Por: Nancy Patricia Gutiérrez Seguramente muchos no se percataron de que hace cuatro años se estrenó el Estatuto de la oposición, que establece la obligación para los partidos políticos representados en el Congreso de declararse como de gobierno, independiente o de oposición, materializando las garantías que la democracia ofrece para el ejercicio de la pluralidad política.
Gustavo Petro tuvo claro su papel como líder de oposición y así lo anunció en el discurso en el que reconoció su derrota en junio de 2018: volvería al Senado no para tener una triste curul y sentirse impotente y solitario, ni para negociar artículos, sino ser, desde esa tribuna, el eje de la movilización juvenil y de la fuerza ciudadana que lo llevara al poder, como en efecto lo consiguió luego de cuatro años de ejercer una férrea y continua crítica al Gobierno.
Caso contrario, Rodolfo Hernández se limitó a reconocer el triunfo de su contendor, a aceptar, según ha dicho, las disculpas ofrecidas por las ofensas recibidas en campaña, y a anunciar una nueva organización política que avalará candidatos a las elecciones del próximo año, abriendo el debate de si la fórmula que no ganó la presidencia puede dejar de lado el deber de asumir la oposición.

Esta no es una discusión cualquiera, tiene que ver con el cumplimiento de la ley que consagró el derecho fundamental autónomo a la oposición política, derivado del derecho a la participación, que conlleva el control del poder previsto en la Constitución colombiana e incorporado, según pronunciamientos internacionales de derechos humanos. La Comisión Interamericana acoge el pronunciamiento de la Corte Europea, según el cual “las voces de oposición son imprescindibles para una sociedad democrática, sin las cuales no es posible el logro de acuerdos que atiendan a las diferentes visiones que prevalecen en una sociedad”.

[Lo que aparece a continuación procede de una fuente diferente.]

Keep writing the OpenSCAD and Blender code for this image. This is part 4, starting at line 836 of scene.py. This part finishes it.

Los debates internos que se adelantan en los partidos que no acompañaron al presidente electo y que los llevará, antes del 7 de septiembre, a declararse en alguna de las categorías señaladas marcarán sus objetivos para el futuro: si se definen como partidos de gobierno, podrán tener burocracia y compartir las iniciativas que lleguen al Congreso y las acciones administrativas del poder nacional; o definidos como independientes, asumen la restricción para entrar a cargos de autoridad en el Gobierno, pero tendrán mayor autonomía para moverse entre el apoyo y la crítica, a su vez que les permitirá coaliciones, que buscan quedarse con gobernadores y alcaldes en las elecciones del próximo año.

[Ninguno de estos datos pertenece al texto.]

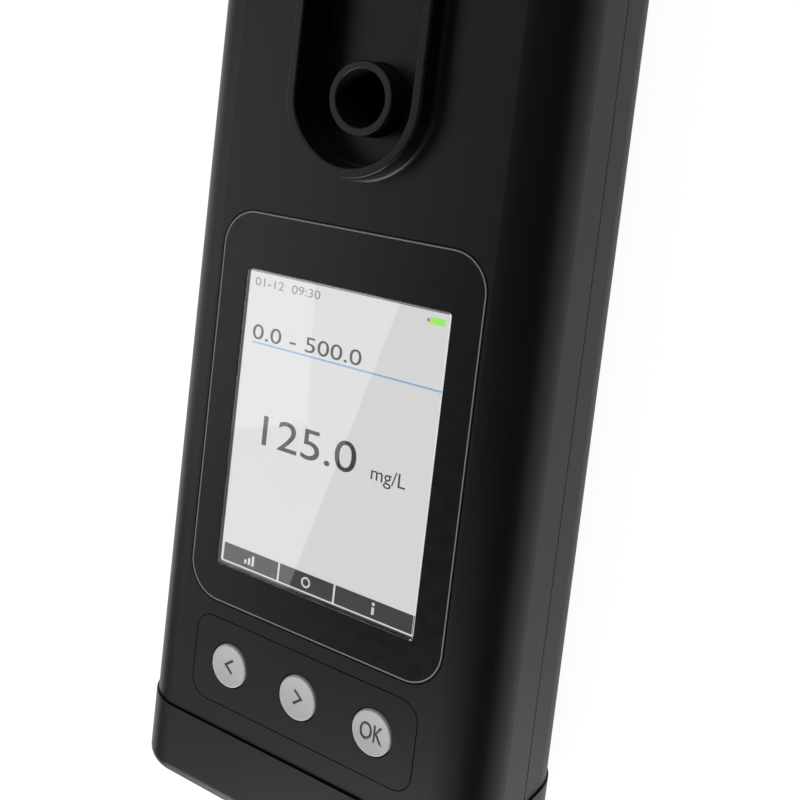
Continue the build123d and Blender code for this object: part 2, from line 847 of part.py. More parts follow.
# Parts soldered to the board: the ribbon's connector above, chips below.
with BuildPart() as board_parts:
    with BuildSketch(Plane.XY.offset(board_z)):
        with Locations((0, lcd_stop_y + ribbon_length + connector_length / 2)):
            Rectangle(connector_width, connector_length)
    extrude(amount=connector_height)
    for x, y, width, length, height in chips:
        with BuildSketch(Plane.XY.offset(board_z - board_thickness)):
            with Locations((x, board_y + y)):
                Rectangle(width, length)
        extrude(amount=-height)
board_parts.part.label = "board_parts"
export_step(board_parts.part, "parts/board_parts.step")

# Screws of the main board.
with BuildPart() as board_screws:
    with BuildSketch(Plane.XY.offset(board_z - board_thickness)):
        with Locations(*board_screw_places):
            Circle(small_head_radius)
    extrude(amount=-small_head_height)
    with BuildSketch(Plane.XY.offset(board_z - board_thickness)):
        with Locations(*board_screw_places):
            Circle(small_screw_radius)
    extrude(amount=board_thickness + ceiling_z - board_z - inlay_gap)
board_screws.part.label = "board_screws"
export_step(board_screws.part, "parts/board_screws.step")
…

Indudablemente, la decisión más esperada por medio país es quién llevará la vocería de la oposición, que según la norma que consagra garantías para su ejercicio, la define como un derecho que permite “proponer alternativas, disentir, criticar, fiscalizar y ejercer libremente el control político de la gestión de gobierno”, generando el balance necesario para evitar decisiones que vayan en contravía de la estabilidad institucional.
Los partidos políticos tienen en juego mantener la conexión con sus electores, o desprenderse de ellos. Para el candidato perdedor, quien debe hacer realidad el derecho colectivo de sus votantes, ¿cuál debería ser el papel de la fórmula derrotada en las elecciones? Sin lugar a dudas, entrar al Congreso a representar a más de diez millones de personas que le dieron su respaldo e integrarse con las bancadas de los partidos que se declaren en oposición.
Ejercer el derecho personal a acceder a las curules no puede ser para actuar en solitario y de manera triste, porque sería contrario a la democracia.
En últimas, la oposición deberá, además, liderar la consolidación de una alternativa de poder para el 2026. Está demostrado: la ruta se define antes de arrancar.